*Data excerpt*.
-- START --

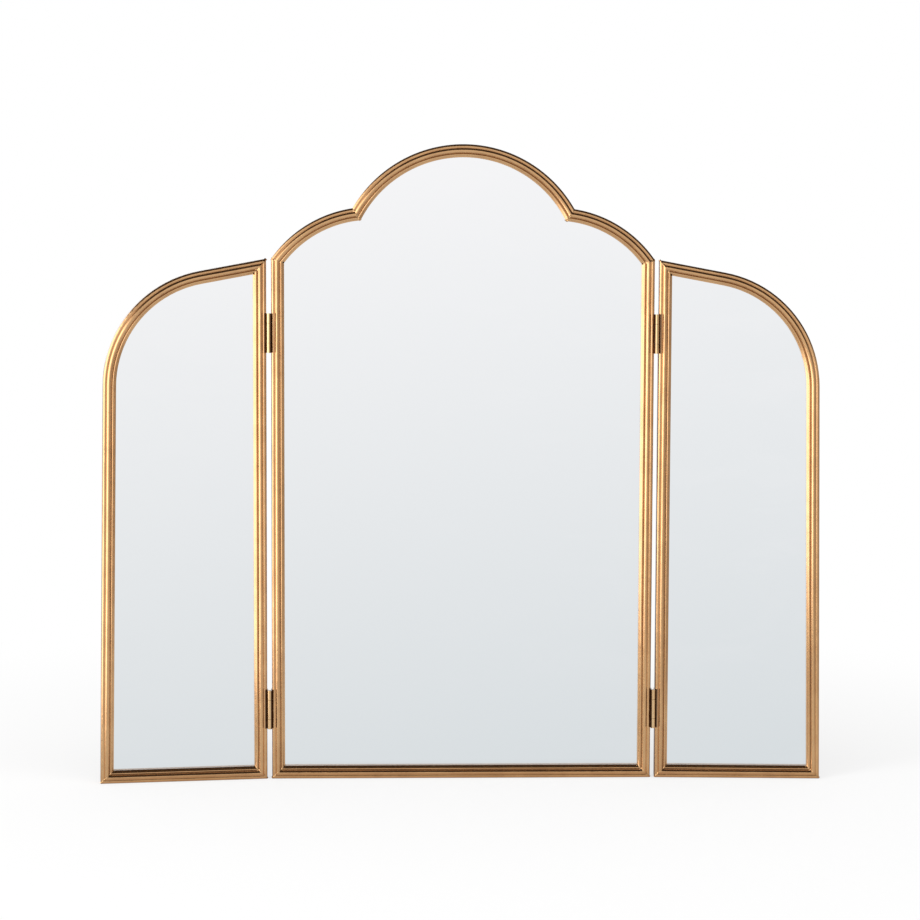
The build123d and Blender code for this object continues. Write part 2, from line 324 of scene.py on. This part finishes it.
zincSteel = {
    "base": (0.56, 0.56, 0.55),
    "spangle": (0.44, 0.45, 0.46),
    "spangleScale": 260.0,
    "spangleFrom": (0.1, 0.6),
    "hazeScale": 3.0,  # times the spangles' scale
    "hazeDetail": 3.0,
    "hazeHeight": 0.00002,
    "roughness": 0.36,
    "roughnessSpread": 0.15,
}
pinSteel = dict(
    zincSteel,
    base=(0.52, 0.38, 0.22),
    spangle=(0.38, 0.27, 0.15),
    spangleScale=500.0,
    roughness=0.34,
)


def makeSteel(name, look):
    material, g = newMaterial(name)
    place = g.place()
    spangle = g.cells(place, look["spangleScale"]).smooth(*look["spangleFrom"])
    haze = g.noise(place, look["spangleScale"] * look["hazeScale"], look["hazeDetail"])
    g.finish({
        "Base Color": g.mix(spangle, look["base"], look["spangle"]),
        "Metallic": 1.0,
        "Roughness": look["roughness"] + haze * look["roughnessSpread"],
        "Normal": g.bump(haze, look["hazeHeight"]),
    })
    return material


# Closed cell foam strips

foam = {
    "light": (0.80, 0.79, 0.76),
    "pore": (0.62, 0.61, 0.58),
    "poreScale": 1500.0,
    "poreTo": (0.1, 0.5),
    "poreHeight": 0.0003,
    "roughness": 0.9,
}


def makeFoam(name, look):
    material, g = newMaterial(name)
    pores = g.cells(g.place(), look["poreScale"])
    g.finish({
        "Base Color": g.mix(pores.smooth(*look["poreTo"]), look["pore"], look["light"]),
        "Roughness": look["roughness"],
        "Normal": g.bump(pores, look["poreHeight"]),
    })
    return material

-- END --

*Instruction*. Write out the material from the first line to the last, exactly.

*Finished task*.
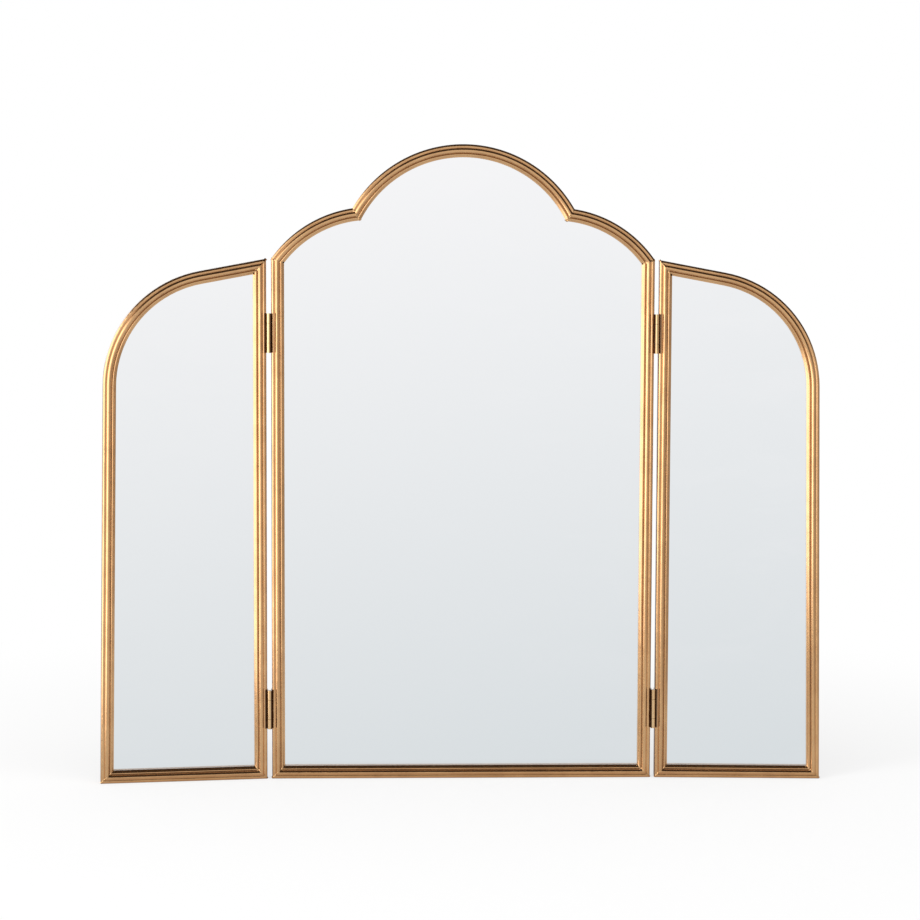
The build123d and Blender code for this object continues. Write part 2, from line 324 of scene.py on. This part finishes it.
zincSteel = {
    "base": (0.56, 0.56, 0.55),
    "spangle": (0.44, 0.45, 0.46),
    "spangleScale": 260.0,
    "spangleFrom": (0.1, 0.6),
    "hazeScale": 3.0,  # times the spangles' scale
    "hazeDetail": 3.0,
    "hazeHeight": 0.00002,
    "roughness": 0.36,
    "roughnessSpread": 0.15,
}
pinSteel = dict(
    zincSteel,
    base=(0.52, 0.38, 0.22),
    spangle=(0.38, 0.27, 0.15),
    spangleScale=500.0,
    roughness=0.34,
)


def makeSteel(name, look):
    material, g = newMaterial(name)
    place = g.place()
    spangle = g.cells(place, look["spangleScale"]).smooth(*look["spangleFrom"])
    haze = g.noise(place, look["spangleScale"] * look["hazeScale"], look["hazeDetail"])
    g.finish({
        "Base Color": g.mix(spangle, look["base"], look["spangle"]),
        "Metallic": 1.0,
        "Roughness": look["roughness"] + haze * look["roughnessSpread"],
        "Normal": g.bump(haze, look["hazeHeight"]),
    })
    return material


# Closed cell foam strips

foam = {
    "light": (0.80, 0.79, 0.76),
    "pore": (0.62, 0.61, 0.58),
    "poreScale": 1500.0,
    "poreTo": (0.1, 0.5),
    "poreHeight": 0.0003,
    "roughness": 0.9,
}


def makeFoam(name, look):
    material, g = newMaterial(name)
    pores = g.cells(g.place(), look["poreScale"])
    g.finish({
        "Base Color": g.mix(pores.smooth(*look["poreTo"]), look["pore"], look["light"]),
        "Roughness": look["roughness"],
        "Normal": g.bump(pores, look["poreHeight"]),
    })
    return material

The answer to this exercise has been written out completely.